Stratospheric ethane on Neptune: Comparison of groundbased and Voyager IRIS retrievals

Abstract

Ethane abundances and altitude distributions in Neptune's stratosphere, retrieved from groundbased single line measurements and from the band spectrum obtained by Voyager IRIS, were compared and used to test current photochemical models. Infrared heterodyne spectroscopic measurements of the C 2H 6 ν 9 RR ( K = 4, J = 5) emission line doublet at 840.9763 cm −1 were taken at the NASA Infrared Telescope Facility in May–June 1989, just prior to the Voyager 2 encounter with Neptune in August of the same year.
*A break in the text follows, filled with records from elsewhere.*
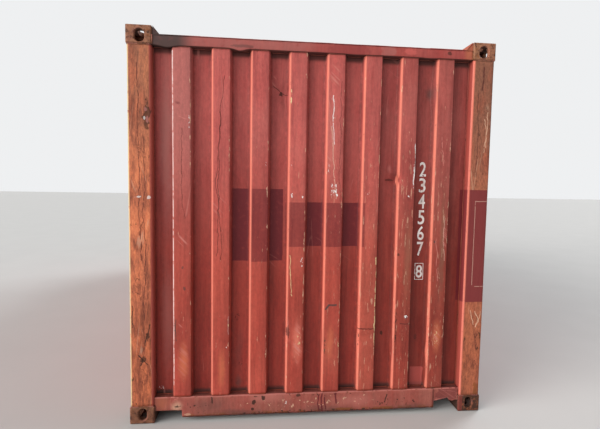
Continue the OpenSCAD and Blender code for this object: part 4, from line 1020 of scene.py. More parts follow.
def wall_marks(f):
    """Painted shade in the flats low down and in their inner bends, dirt with painted shade along
    the ledges, rolled repaint, the relieved patch, painted highlights on the left bends, a painted
    catch-light on the first ridge and the wall's single marks.
    """
    wall = bpy.context.scene.container_wall
    level = split(f.brushed)[2]
    # partly painted shade: the flats darker and more plum low down
    f.tint(f.recess * ramp(level, 0.5, 2.2, 0.9, 0.0), "sheltered")
    foot = wall.face / 2 + wall.slope
    # painted shade in the inner bends of the flats
    bend_shade = ramp(abs(f.aside), foot + 0.016, foot - 0.004)
    f.lay(bend_shade * f.recess * ramp(f.chips, 0.3, 0.6), "crack", strength=0.5)
    # dirt and painted shade in the flats under the header and above the sill
    ledge_dirt_and_shade = most(ramp(level, 2.425, 2.450), ramp(level, 0.215, 0.190))
    f.lay(f.recess * ledge_dirt_and_shade, "dirt", 0.9, strength=0.8)
    slope = (ramp(f.y, FRONT + 0.020, FRONT + 0.026)
             * ramp(f.y, FRONT + 0.062, FRONT + 0.056))
    off_slope = 1.0 - slope * 0.8
    patchy = ramp(f.chips, 0.25, 0.5, 0.7, 1.0)
    for area in REPAINTED:
        f.lay(area_mask(f, area) * off_slope * patchy * ramp(f.recess, 0.0, 1.0, 0.56, 0.86),
              "repaint", 0.5, 0.00008)
    f.lay(area_mask(f, POST_REPAINT), "repaint", 0.5, strength=0.75)
    f.lay(area_mask(f, RELIEVED), "faded", strength=0.45)
    half = wall.face / 2
    # painted highlight: a bright line along each ridge's left bend, which faces the light, weaker
    # on the first ridge
    bright = (ramp(f.aside, 0.009 - half, 0.003 - half)
              * ramp(f.aside, -0.009 - half, -0.004 - half)
              * ramp(f.chips, 0.28, 0.42, 0.45, 1.0) * ramp(f.x, -0.86, -0.76, 0.3, 1.0))
    f.lay(bright, "bleach", 0.45, strength=0.75)
    speckled = ((1.0 - f.recess) * ramp(f.x, -0.3, 0.5, 0.42, 0.60)
                * ramp(f.z, 1.7, 2.3, 1.0, 0.72))
    f.lay(f.group("Flakes", Where=speckled, Scale=75.0, Stretch=0.14, Seed=6.0), "post_pale",
          0.8, strength=0.5)
    draw_glows(f, WALL_GLOWS)
    draw_scuffs(f, WALL_SCUFFS_AND_DENT_HIGHLIGHT, 0.8)
    draw_marks(f, WALL_STROKES, WALL_BLOTS, 0.7)
    draw_flakes(f, WALL_FLAKES)
    worn = bends(f) * ramp(f.aside, -0.03, 0.03, 0.50, 0.68)
    f.lay(f.group("Flakes", Where=worn, Scale=48.0, Stretch=0.28, Seed=9.0), "post_pale", 0.8,
          -0.0003, 0.75)
    # painted catch-light: a broken white line on the first ridge's left bend
    line = area_mask(f, RIDGE_CATCH_LIGHT, (FRONT + 0.008, FRONT + 0.030))
    f.lay(line * ramp(f.chips, 0.36, 0.48), "white", 0.8, strength=0.62)


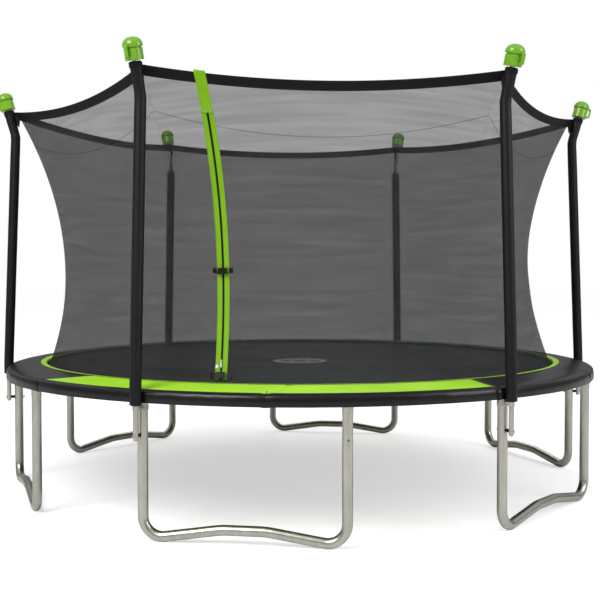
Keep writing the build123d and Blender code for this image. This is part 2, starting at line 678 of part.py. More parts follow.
def main():
    os.makedirs("parts", exist_ok=True)
    leg_middle = POLE_AZ0 + LEG_SPAN_DEG / 2
    uprights, sockets, clamps, bolts, nuts, spacers, straps = [], [], [], [], [], [], []
    base, upright, socket = w_leg(), leg_tube(), t_socket()
    low_section, high_section, cap = lower_pole(), upper_pole(), pole_cap()
    foams = {flag: foam_sleeve(flag) for flag in (False, True)}
    corner = {flag: corner_strap(flag) for flag in (False, True)}
    clamp, spacer = pole_clamp(), low_spacer()
    bolt_pair, nut_pair = [clamp_bolt(), low_bolt()], [clamp_nut(), low_nut()]
    for index in range(SIDES):
        azimuth = pole_azimuth(index)
        number = index + 1
        bare_top = index in BARE_POLES
        keep(f"w_leg_{number}", [turn(base, leg_middle + STEP_DEG * index)])
        uprights += [turn(upright, azimuth), turn(upright, azimuth + LEG_SPAN_DEG)]
        keep(f"top_rail_{number}", rail_pair(index))
        keep(f"pole_lower_{number}", [turn(low_section, azimuth)])
        keep(f"pole_upper_{number}", [turn(high_section, azimuth)])
        keep(f"foam_sleeve_{number}", [turn(foams[bare_top], azimuth)])
        keep(f"pole_cap_{number}", [turn(cap, azimuth)])
        sockets += [turn(socket, azimuth), turn(socket, azimuth + LEG_SPAN_DEG)]
        clamps.append(turn(clamp, azimuth))
        bolts += [turn(bolt, azimuth) for bolt in bolt_pair]
        nuts += [turn(nut, azimuth) for nut in nut_pair]
        spacers.append(turn(spacer, azimuth))
        straps.append(turn(corner[bare_top], azimuth))
    keep("leg_tubes", uprights)
    keep("t_sockets", sockets)
    keep("pole_clamps", clamps)
    keep("pole_bolts", bolts)
    keep("pole_nuts", nuts)
    keep("pole_spacers", spacers)
    keep("corner_straps", straps)

    keep("jump_mat", [jump_mat()])
    keep("mat_hem", [mat_hem()])
    one_ring, one_spring = mat_ring(), spring()
    keep("mat_rings", [turn(one_ring, azimuth) for azimuth in spring_azimuths()])
    keep("springs", [turn(one_spring, azimuth) for azimuth in spring_azimuths()])

    black, green = pad_parts()
    keep("pad_black", [black])
    keep("pad_green", [green])

    panel, band = net_panel(), net_band()
    keep("enclosure_net", [turn(panel, STEP_DEG * index) for index in range(SIDES)])
    keep("net_top_band", [turn(band, STEP_DEG * index) for index in range(SIDES)])

    half_gap = TAPE_GAP / 2
    keep("zip_tapes", [zip_tape(-half_gap - TAPE_W, -half_gap), zip_tape(half_gap, half_gap + TAPE_W)])
    keep("zip_chain", [zip_tape(-half_gap + CHAIN_EDGE, half_gap - CHAIN_EDGE)])
    slider_place = zip_plane(SLIDER_T, SLIDER_OUT).location
    keep("zip_slider", [slider_place * zip_slider()])
    keep("zip_pull", [slider_place * Pos(0, 0, PULL_LIFT) * zip_pull()])
    buckle_sockets, door_straps, plugs = [], [], []
    for t in (BUCKLE_MID_T, BUCKLE_LOW_T):
        place = zip_plane(t, BUCKLE_OUT).location
        buckle_sockets.append(place * buckle_socket())
        door_straps.append(place * door_strap(-1))
        plugs.append((place * buckle_plug(), place * door_strap(1)))
    keep("buckle_sockets", buckle_sockets)
    keep("door_straps", door_straps)
    keep("buckle_plug_mid", plugs[0])
    keep("buckle_plug_low", plugs[1])


main()
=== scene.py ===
"""Looks of a round backyard trampoline with a zip-door net. Metres, +Z up, -Y is the door side."""
import math

import bpy
from mathutils import Matrix, Vector, noise


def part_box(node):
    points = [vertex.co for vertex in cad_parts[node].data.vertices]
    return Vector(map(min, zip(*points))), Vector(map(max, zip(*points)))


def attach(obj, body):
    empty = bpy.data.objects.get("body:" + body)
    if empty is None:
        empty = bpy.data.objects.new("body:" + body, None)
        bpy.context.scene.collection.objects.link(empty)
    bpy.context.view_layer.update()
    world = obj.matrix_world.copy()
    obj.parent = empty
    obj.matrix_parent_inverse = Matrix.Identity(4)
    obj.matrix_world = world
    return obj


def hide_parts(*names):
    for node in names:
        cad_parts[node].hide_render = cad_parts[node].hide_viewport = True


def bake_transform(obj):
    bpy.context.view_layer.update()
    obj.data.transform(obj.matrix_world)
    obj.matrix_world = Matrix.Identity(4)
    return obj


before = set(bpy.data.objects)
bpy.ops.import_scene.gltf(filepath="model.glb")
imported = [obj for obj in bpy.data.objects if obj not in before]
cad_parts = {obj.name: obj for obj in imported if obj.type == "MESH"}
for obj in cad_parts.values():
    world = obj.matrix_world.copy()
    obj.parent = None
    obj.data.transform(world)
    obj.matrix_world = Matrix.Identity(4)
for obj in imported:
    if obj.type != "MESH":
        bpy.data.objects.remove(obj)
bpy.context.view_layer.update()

# ---- Sizes from the frame ----
SIDES = 6
STEP = math.radians(360 / SIDES)
POLE_AZ0 = math.radians(-30)
MAT_LOW, MAT_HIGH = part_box("jump_mat")
MAT_R = MAT_HIGH.x
MAT_TOP = MAT_HIGH.z
HEM_TOP = MAT_TOP + 0.0014
HEM_W = 0.042
RAIL_R, RAIL_Z, RAIL_TUBE_R = 1.8, 0.708, 0.021
SPRINGS = 66
RING_BAR_R = 1.6175
RING_Z = (MAT_LOW.z + MAT_TOP) / 2

# ---- Pad ----
PAD_TOP = [(1.598, 0.7575), (1.598, 0.769), (1.604, 0.773), (1.66, 0.772), (1.8, 0.754), (1.829, 0.747),
           (1.839, 0.736), (1.842, 0.715), (1.841, 0.687)]
PAD_UNDER = [(1.832, 0.687), (1.832, 0.722), (1.826, 0.733), (1.79, 0.745), (1.668, 0.7565)]
RING_EDGE = 1.638
GREEN_EDGE = 1.808
GREEN_FROM, GREEN_TO = math.radians(-54), math.radians(28)
WEDGE = math.radians(7)             # slant of the lime panels' pointed ends
PAD_GAP = 0.0005
PIPING_R, WELT_R = 0.0022, 0.0024

# ---- Poles and sleeves ----
POLE_R, POLE_LEAN_Z = 1.861, 0.76
POLE_BEND = (1.807, 2.179)
POLE_TOP = (1.873, 2.419)
POLE_TUBE_R = 0.013
FOAM_R, FOAM_LOW_Z, FOAM_TOP_S, BARE_TOP_Z = 0.030, 0.675, 0.165, 2.12
BARE_POLES = (3, 4)
SLEEVE_SIDES = 40

# ---- Net ----
NET_LOW_R, NET_LOW_Z = 1.585, 0.75
NET_TOP_Z, NET_SAG, NET_FLAT, NET_BOW, NET_WAIST = 2.332, 0.058, 1.559, 0.04, 0.15
NET_EDGE = 1.0
NET_THICK = 0.0012
BAND_H, BAND_OUT, BAND_THICK = 0.05, 0.0041, 0.0018
ZIP_LOW, ZIP_TOP = 0.022, 0.885
ZIP_LOW_AZ, ZIP_TOP_AZ = math.radians(-19.2), math.radians(-21.6)
TAPE_W, TAPE_GAP, TAPE_OUT, TAPE_THICK = 0.026, 0.011, 0.0039, 0.0014
DOOR_STRAP_W = 0.058
TOOTH_PITCH, TOOTH_HALF = 0.0034, 0.0034
STRAP_OUT, STRAP_BACK, STRAP_TOP = 0.0085, -0.0035, 1.003
STRAP_THREAD_OUT = 0.0098
BUCKLE_HEIGHTS = (0.372, 0.033)

# ---- Springs ----
SPRING_IN_R, SPRING_OUT_R, SPRING_RISE = 1.652, 1.764, 0.022
SPRING_WIRE_R, COIL_R, COIL_TURNS, COIL_SIDES = 0.0014, 0.0074, 27, 10
HOOK_R = 1.632

# ---- Rows of stitches: length, gap and thread radius ----
FINE_SEAM = (0.006, 0.004, 0.0006)
BAND_SEAM = (0.007, 0.004, 0.0006)
PAD_SEAM = (0.007, 0.004, 0.0007)
HEM_SEAM = (0.008, 0.005, 0.0007)
SHORT_SEAM = (0.005, 0.003, 0.0006)
STRAP_SEAM = (0.004, 0.002, 0.0006)
BAR_TACK = (0.005, 0.002, 0.0008)

# ---- Studio ----
FLOOR_GLOW = 0.55
LAMPS = [                           # name, place, size and watts
    ("key", (-4.5, -5.5, 6.0), 4.0, 420),
    ("fill", (6.0, -4.0, 4.0), 4.0, 180),
    ("rim", (1.5, 6.5, 5.0), 3.5, 60),
]


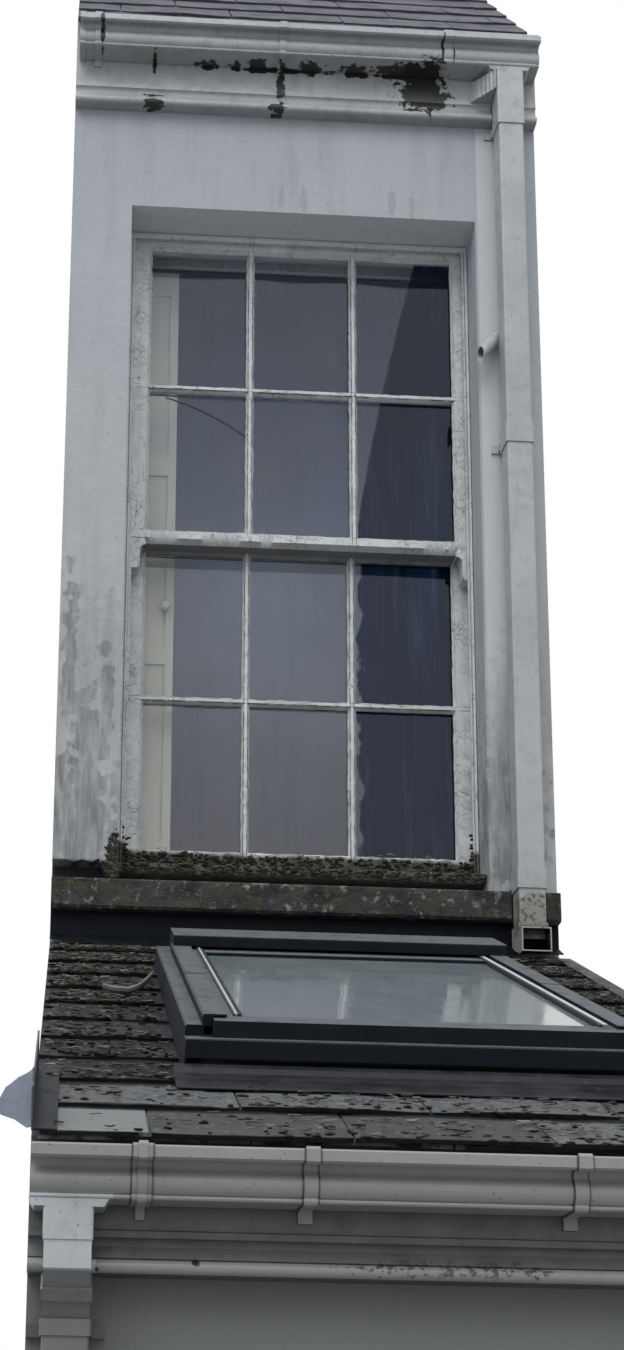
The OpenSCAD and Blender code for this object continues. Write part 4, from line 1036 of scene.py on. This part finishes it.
def outsideWindow(x0, x1, d0, d1, hole):
    if not hole or x1 <= hole[0] or x0 >= hole[1] or d1 <= hole[2] or d0 >= hole[3]:
        return [(x0, x1, d0, d1)]
    parts = []
    if x0 < hole[0]:
        parts.append((x0, hole[0], d0, d1))
    if x1 > hole[1]:
        parts.append((hole[1], x1, d0, d1))
    inner0, inner1 = max(x0, hole[0]), min(x1, hole[1])
    if d0 < hole[2]:
        parts.append((inner0, inner1, d0, hole[2]))
    if d1 > hole[3]:
        parts.append((inner0, inner1, hole[3], d1))
    wide, long = slates["leastPart"]
    return [part for part in parts if part[1] - part[0] > wide and part[3] - part[2] > long]


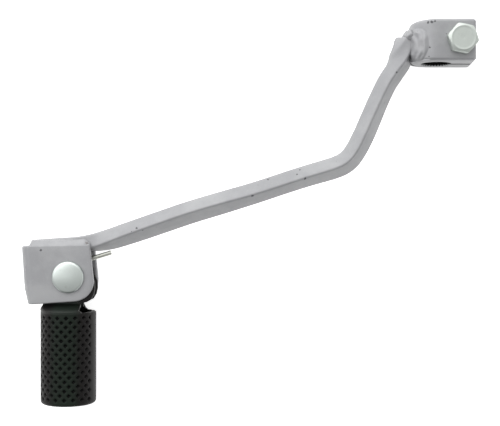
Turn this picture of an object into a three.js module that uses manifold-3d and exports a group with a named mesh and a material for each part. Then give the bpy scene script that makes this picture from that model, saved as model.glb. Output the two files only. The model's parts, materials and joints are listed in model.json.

Analysis of Voyager IRIS spectra has also revealed ethane emission from the broad band centered at 822 cm −1 which includes our single line measurement (Bézard et al., 1991, J. Geophys. Res. 96, 18,961–18,975). The infrared heterodyne data were reanalyzed using Voyager updated parameters and thermal profiles and model-determined ethane altitude distributions identical to those used by Bézard et al. Analysis of the line spectrum and band emission yielded consistent mole fraction distributions. Heterodyne-retrieved ethane mole fractions were ∼30% greater than those from IRIS, but within the experimental uncertainties (30 and 35%, respectively, for a given thermal profile). For a constant with a height ethane distribution profile an ethane mole fraction of 1.9 × 10 −6 was obtained for the heterodyne data. Even though the contribution functions for the heterodyne data peak higher in the stratosphere (∼1 scale height), the retrieval uncertainties and widths of the contribution functions do not permit direct retrieval of the altitude distribution of ethane. The new nominal thermal profile and low eddy mixing in the lower stratosphere are consistent with predictions by Kostiuk et al. (1990, Icarus 88, 87–96) using pre-Voyager atmospheric models. The sensitivity of retrievals to changes in the thermal structure was tested. Both heterodyne and IRIS retrieved ethane mole fractions can vary up to a factor of 4 over the range of reasonable stratospheric temperature profiles (± 10 K), with the heterodyne results being more sensitive to changes at low pressures (<0.1 mbar).